───── Dataset extract ─────

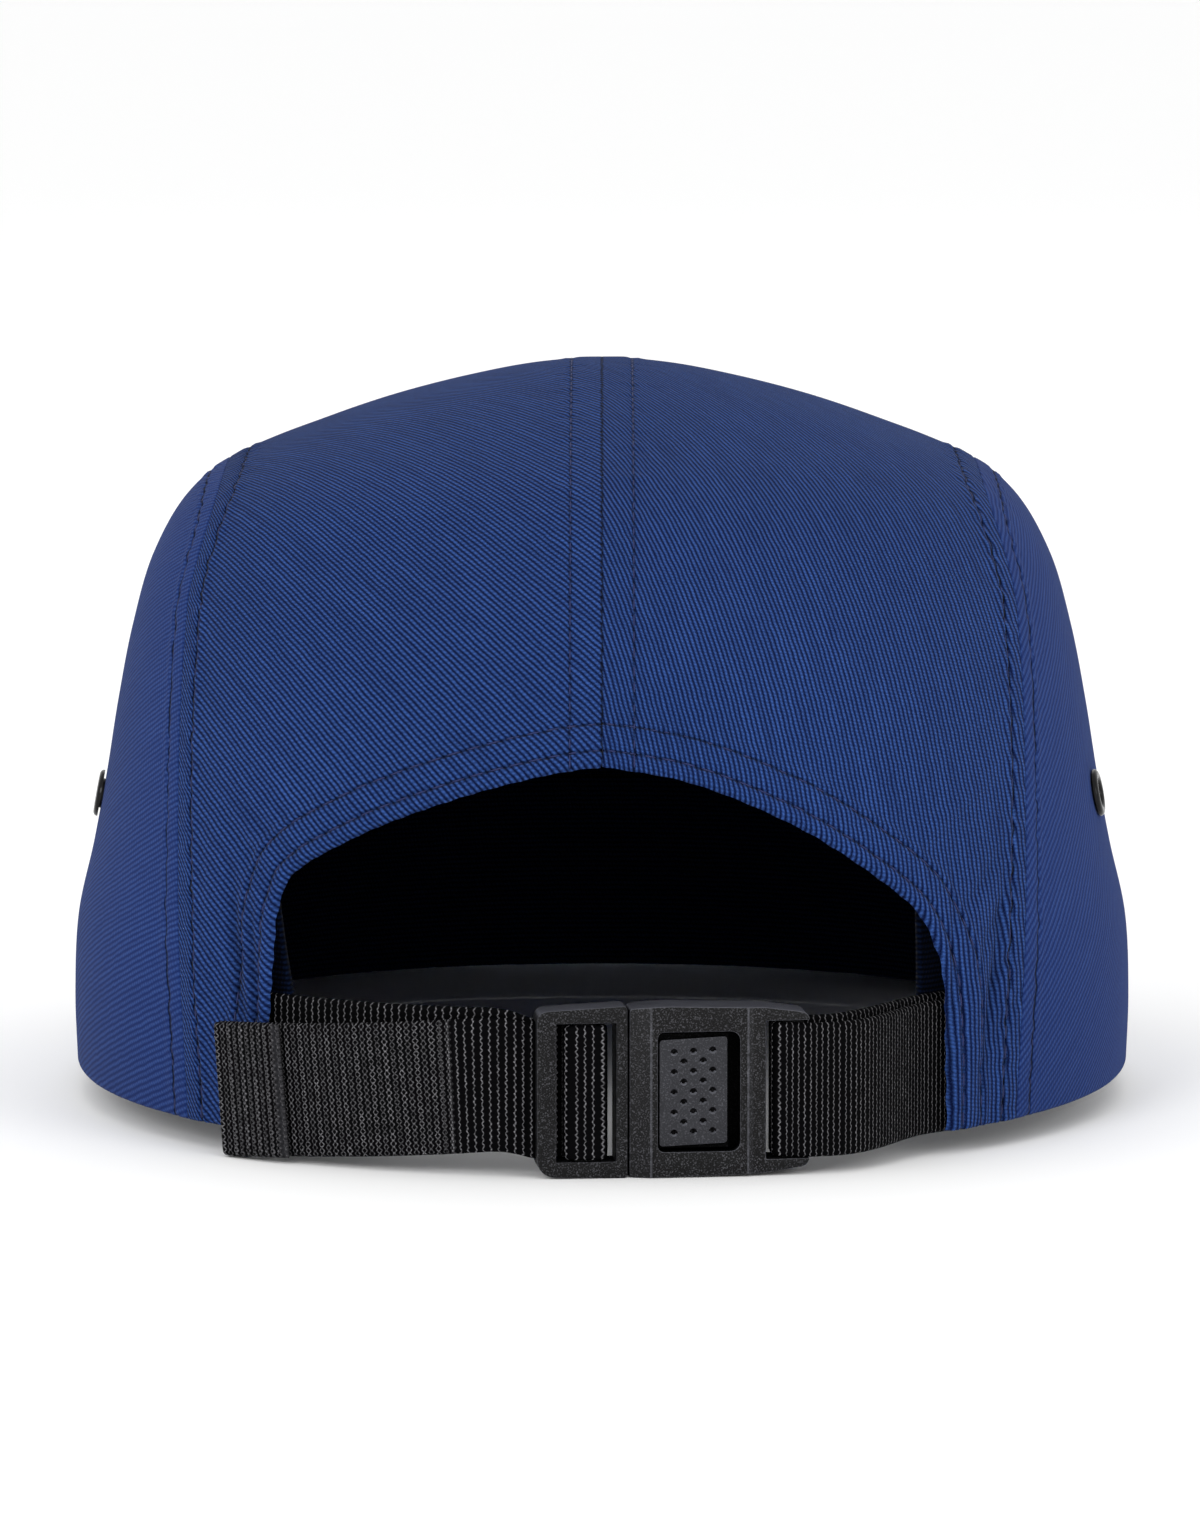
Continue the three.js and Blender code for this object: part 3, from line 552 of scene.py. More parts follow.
@dataclass(frozen=True)
class Chart:
    """Two angles for the points of a part of the crown, seen from the crown's centre."""

    pole: Pole
    side: int = 1
    cells: int = 120
    wide: float = 0.93
    spread: float = 0.1

    def angles(self, points: np.ndarray) -> np.ndarray:
        """Turns points into angles.

        Args:
            points: Points of the crown.

        Returns:
            The two angles of each point.
        """
        out = unit(points - np.array(CROWN.centre))
        if self.pole is Pole.ACROSS:
            return np.stack([np.arcsin(out[:, 0]), self.round_back(out[:, 2], out[:, 1])], axis=1)
        return np.stack([np.arctan2(out[:, 1], self.side * out[:, 0]), np.arcsin(out[:, 2])], axis=1)

    @staticmethod
    def round_back(up: np.ndarray, back: np.ndarray) -> np.ndarray:
        """Angles from the back upwards, counted on over the front."""
        angle = np.arctan2(up, back)
        return np.where(angle < -math.pi / 2, angle + 2 * math.pi, angle)

    def directions(self, angles: np.ndarray) -> np.ndarray:
        """Turns angles into directions from the crown's centre.

        Args:
            angles: Pairs of angles.

        Returns:
            One direction for each pair.
        """
        first, second = angles[:, 0], angles[:, 1]
        if self.pole is Pole.ACROSS:
            x, y, z = np.sin(first), np.cos(first) * np.cos(second), np.cos(first) * np.sin(second)
        else:
            x = self.side * np.cos(second) * np.cos(first)
            y, z = np.cos(second) * np.sin(first), np.sin(second)
        return np.stack([x, y, z], axis=1)

    def flat_map(self, angles: np.ndarray, points: np.ndarray, start: float) -> np.ndarray:
        """Cloth coordinates in millimetres, measured on the surface from a start angle.

        Args:
            angles: Pairs of angles.
            points: The crown's points at these angles.
            start: First angle at which the first coordinate is 0.

        Returns:
            One pair of coordinates for each pair of angles.
        """
        if self.pole is Pole.ACROSS:
            return self.lengthwise_map(points)
        low, high = angles.min(axis=0) - 0.02, angles.max(axis=0) + 0.02
        low[0], high[0] = min(low[0], start), max(high[0], start)
        size = self.cells + 1
        first, second = np.linspace(low[0], high[0], size), np.linspace(low[1], high[1], size)
        grid = np.stack(np.meshgrid(first, second, indexing="ij"), axis=-1)
        points = CROWN.cast(self.directions(grid.reshape(-1, 2))).reshape(size, size, 3)
        across = np.zeros((size, size))
        across[1:] = np.cumsum(np.linalg.norm(np.diff(points, axis=0), axis=2), axis=0)
        across -= np.array([np.interp(start, first, across[:, k]) for k in range(size)])
        along = lengths_along(points[int(np.argmin(np.abs(first - start)))])
        place = ((angles - low) / (high - low) * self.cells).T
        return np.stack([self.between(across, place), np.interp(angles[:, 1], second, along)], axis=1)

    def lengthwise_map(self, points: np.ndarray) -> np.ndarray:
        """Cloth coordinates of a part that runs over the top.

        Args:
            points: Points of the crown.

        Returns:
            Coordinates across the cap, and from the back upwards along lines of equal width.
        """
        across = np.linspace(-CROWN.half_width * self.wide, CROWN.half_width * self.wide, 61)
        turn = np.radians(np.linspace(-36, 216, 253))
        table = np.zeros((len(across), len(turn)))
        for row, x in enumerate(across):
            along = lengths_along(CROWN.upright_curve(x, turn))
            table[row] = along - np.interp(0.0, turn, along)
        angle = self.round_back(points[:, 2] - CROWN.centre[2], points[:, 1] - CROWN.centre[1])
        rows = np.interp(points[:, 0], across, np.arange(float(len(across))))
        columns = np.interp(angle, turn, np.arange(float(len(turn))))
        wide = points[:, 0] * (1 + self.spread * (points[:, 0] / CROWN.half_width) ** 2)
        return np.stack([wide, self.between(table, np.stack([rows, columns]))], axis=1)

    @staticmethod
    def between(table: np.ndarray, place: np.ndarray) -> np.ndarray:
        """Reads a table between its entries.

        Args:
            table: Values by row and column.
            place: Rows and columns, with their fractions.

        Returns:
            One value for each place.
        """
        last = np.array(table.shape)[:, None] - 2
        index = np.clip(np.floor(place).astype(int), 0, last)
        (i, j), (s, t) = index, place - index
        low = table[i, j] * (1 - s) + table[i + 1, j] * s
        high = table[i, j + 1] * (1 - s) + table[i + 1, j + 1] * s
        return low * (1 - t) + high * t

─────

> _Exercise prompt_: Output all of the data again. Match it exactly.

> _Solved exercise_:
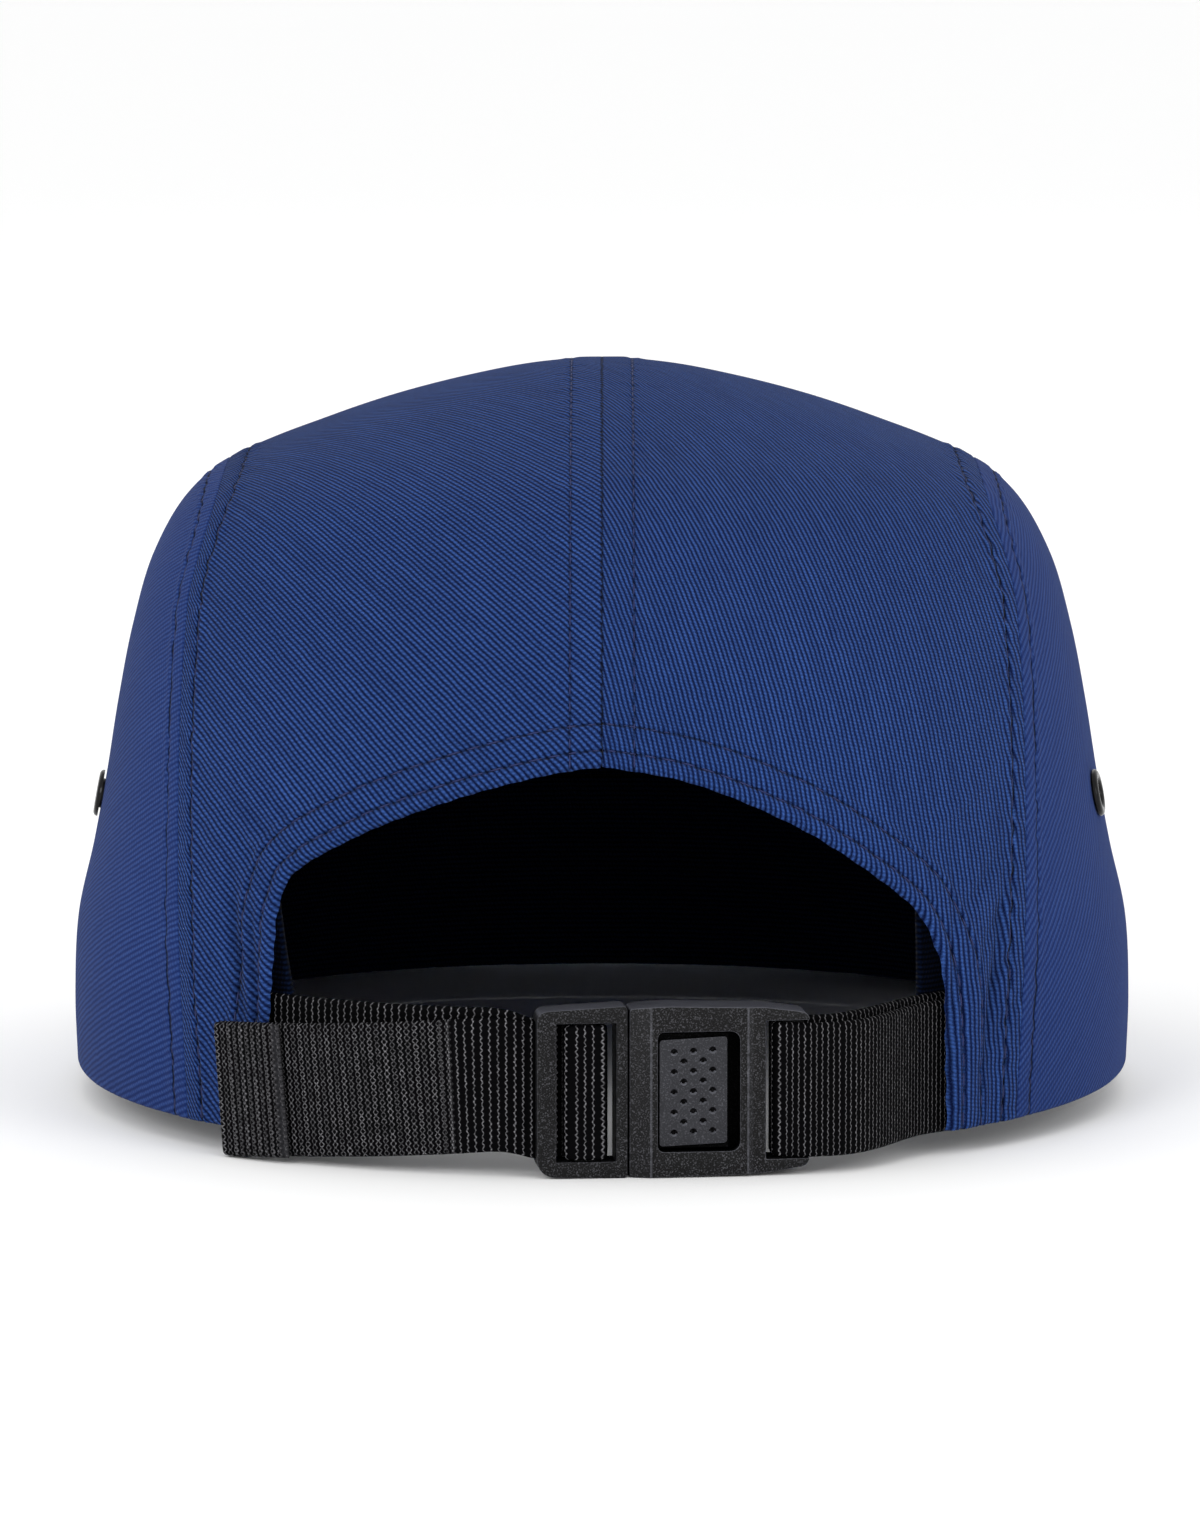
Continue the three.js and Blender code for this object: part 3, from line 552 of scene.py. More parts follow.
@dataclass(frozen=True)
class Chart:
    """Two angles for the points of a part of the crown, seen from the crown's centre."""

    pole: Pole
    side: int = 1
    cells: int = 120
    wide: float = 0.93
    spread: float = 0.1

    def angles(self, points: np.ndarray) -> np.ndarray:
        """Turns points into angles.

        Args:
            points: Points of the crown.

        Returns:
            The two angles of each point.
        """
        out = unit(points - np.array(CROWN.centre))
        if self.pole is Pole.ACROSS:
            return np.stack([np.arcsin(out[:, 0]), self.round_back(out[:, 2], out[:, 1])], axis=1)
        return np.stack([np.arctan2(out[:, 1], self.side * out[:, 0]), np.arcsin(out[:, 2])], axis=1)

    @staticmethod
    def round_back(up: np.ndarray, back: np.ndarray) -> np.ndarray:
        """Angles from the back upwards, counted on over the front."""
        angle = np.arctan2(up, back)
        return np.where(angle < -math.pi / 2, angle + 2 * math.pi, angle)

    def directions(self, angles: np.ndarray) -> np.ndarray:
        """Turns angles into directions from the crown's centre.

        Args:
            angles: Pairs of angles.

        Returns:
            One direction for each pair.
        """
        first, second = angles[:, 0], angles[:, 1]
        if self.pole is Pole.ACROSS:
            x, y, z = np.sin(first), np.cos(first) * np.cos(second), np.cos(first) * np.sin(second)
        else:
            x = self.side * np.cos(second) * np.cos(first)
            y, z = np.cos(second) * np.sin(first), np.sin(second)
        return np.stack([x, y, z], axis=1)

    def flat_map(self, angles: np.ndarray, points: np.ndarray, start: float) -> np.ndarray:
        """Cloth coordinates in millimetres, measured on the surface from a start angle.

        Args:
            angles: Pairs of angles.
            points: The crown's points at these angles.
            start: First angle at which the first coordinate is 0.

        Returns:
            One pair of coordinates for each pair of angles.
        """
        if self.pole is Pole.ACROSS:
            return self.lengthwise_map(points)
        low, high = angles.min(axis=0) - 0.02, angles.max(axis=0) + 0.02
        low[0], high[0] = min(low[0], start), max(high[0], start)
        size = self.cells + 1
        first, second = np.linspace(low[0], high[0], size), np.linspace(low[1], high[1], size)
        grid = np.stack(np.meshgrid(first, second, indexing="ij"), axis=-1)
        points = CROWN.cast(self.directions(grid.reshape(-1, 2))).reshape(size, size, 3)
        across = np.zeros((size, size))
        across[1:] = np.cumsum(np.linalg.norm(np.diff(points, axis=0), axis=2), axis=0)
        across -= np.array([np.interp(start, first, across[:, k]) for k in range(size)])
        along = lengths_along(points[int(np.argmin(np.abs(first - start)))])
        place = ((angles - low) / (high - low) * self.cells).T
        return np.stack([self.between(across, place), np.interp(angles[:, 1], second, along)], axis=1)

    def lengthwise_map(self, points: np.ndarray) -> np.ndarray:
        """Cloth coordinates of a part that runs over the top.

        Args:
            points: Points of the crown.

        Returns:
            Coordinates across the cap, and from the back upwards along lines of equal width.
        """
        across = np.linspace(-CROWN.half_width * self.wide, CROWN.half_width * self.wide, 61)
        turn = np.radians(np.linspace(-36, 216, 253))
        table = np.zeros((len(across), len(turn)))
        for row, x in enumerate(across):
            along = lengths_along(CROWN.upright_curve(x, turn))
            table[row] = along - np.interp(0.0, turn, along)
        angle = self.round_back(points[:, 2] - CROWN.centre[2], points[:, 1] - CROWN.centre[1])
        rows = np.interp(points[:, 0], across, np.arange(float(len(across))))
        columns = np.interp(angle, turn, np.arange(float(len(turn))))
        wide = points[:, 0] * (1 + self.spread * (points[:, 0] / CROWN.half_width) ** 2)
        return np.stack([wide, self.between(table, np.stack([rows, columns]))], axis=1)

    @staticmethod
    def between(table: np.ndarray, place: np.ndarray) -> np.ndarray:
        """Reads a table between its entries.

        Args:
            table: Values by row and column.
            place: Rows and columns, with their fractions.

        Returns:
            One value for each place.
        """
        last = np.array(table.shape)[:, None] - 2
        index = np.clip(np.floor(place).astype(int), 0, last)
        (i, j), (s, t) = index, place - index
        low = table[i, j] * (1 - s) + table[i + 1, j] * s
        high = table[i, j + 1] * (1 - s) + table[i + 1, j + 1] * s
        return low * (1 - t) + high * t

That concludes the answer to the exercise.